Q: And you just said—you used the expression “my clothing business was 100 percent legitimate.” Did you occasionally sell knockoffs?
A: Yes. When you take a label that a designer makes or a large company and you counterfeit it, you copy it. We bought sweatshirts from China, had them made to the exact specifications as Champion and put their labels on it.
Q: And just from 1975 until 1996 when you go to prison, do you pretty much stay in the clothing business?
A: I had some illegal affairs, too. I found a big warehouse in Staten Island, and I moved the business there.
Q: And, Mr. Kaplan, generally who were your customers for this clothing business?
A: When I got to Staten Island, my customers were Macy’s, Kmart, Dillard’s, Nordstrom, and a whole bunch of discount chains throughout the United States.
    Legal or illegal, Burt Kaplan did not discriminate. One was as good as the other as long as there was money in the end. There were times when business ventures started out as legit and then, only when that failed, turned shady.
Q: Was there a quaalude case that you went to prison for in approximately 1981?
A: I put up some money and rented a warehouse/loft, and originally we were going to make hair products to ship to Africa, and the chemist that was making the hair grease didn’t homogenize the product, and when it was shipped to Africa, it turned brown and we couldn’t sell it, and then we decided to try to recoup the money. The chemist said that he could make the formula for quaaludes, and we attempted to make them.
    Marvelous! He should be teaching at Harvard Business School, but instead these lessons come to us free of charge. And this is all mere warm-up to the stories he has come totell. Burt Kaplan saw into the shadows and understood what they were, for he had lived in them so many years. Now, after doing so much evil, he is at last committing what he believes is an atrocious, unforgivable act.
    Throughout the trial Kaplan refers to himself by various street names for an informer. He is asked what he means when he says this.
    “A stool pigeon is a rat. Just like me.”
    Burt Kaplan’s voice looses eagles that swoop and scream and slap against the walls. He carried his loyalty to the Mafia almost to the end, until he believed there were leopards about to pounce. At the last stroke of midnight he turned in his claws.

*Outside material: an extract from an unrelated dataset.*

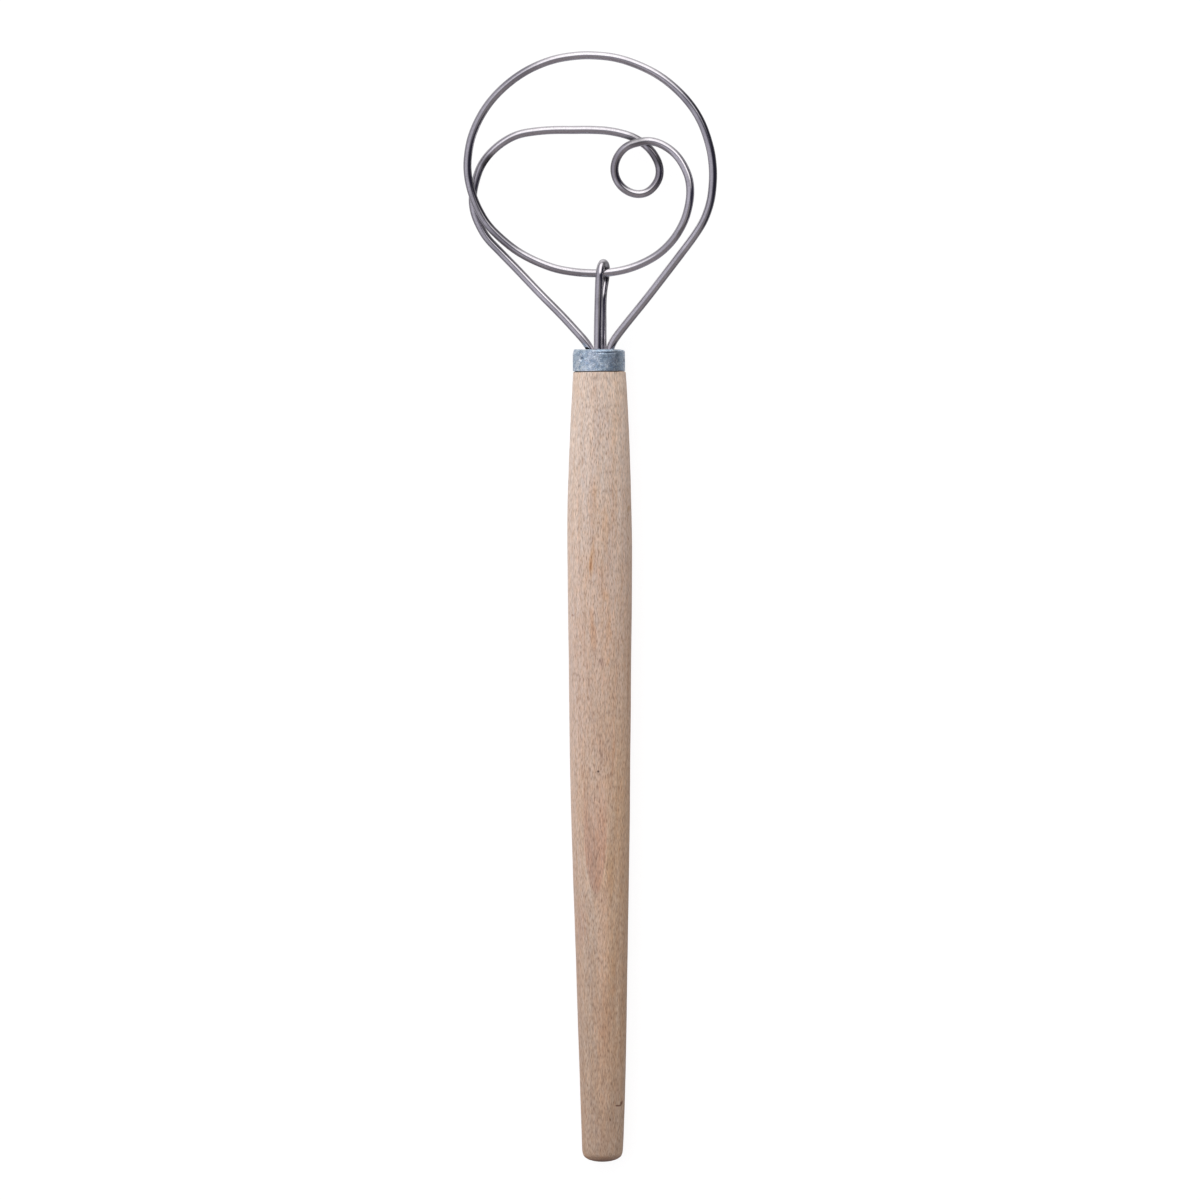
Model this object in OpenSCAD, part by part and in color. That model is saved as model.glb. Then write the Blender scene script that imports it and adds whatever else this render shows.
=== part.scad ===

    Judd Burstein, one of Kaplan’s lawyers, says, “He is probably the last true believer in the code of the Mafia, the omertà. ” He is about to become what he despises.

CHAPTER 3
    Even before Burt Kaplan takes the stand, the trial has moments of wonder. They come in a ceremony out of sight and hearing of the public, the questioning of prospective jurors in a forum known as voir dire. This pretentious use of a French title is insulting, for in Brooklyn it is an issue too important for affectation.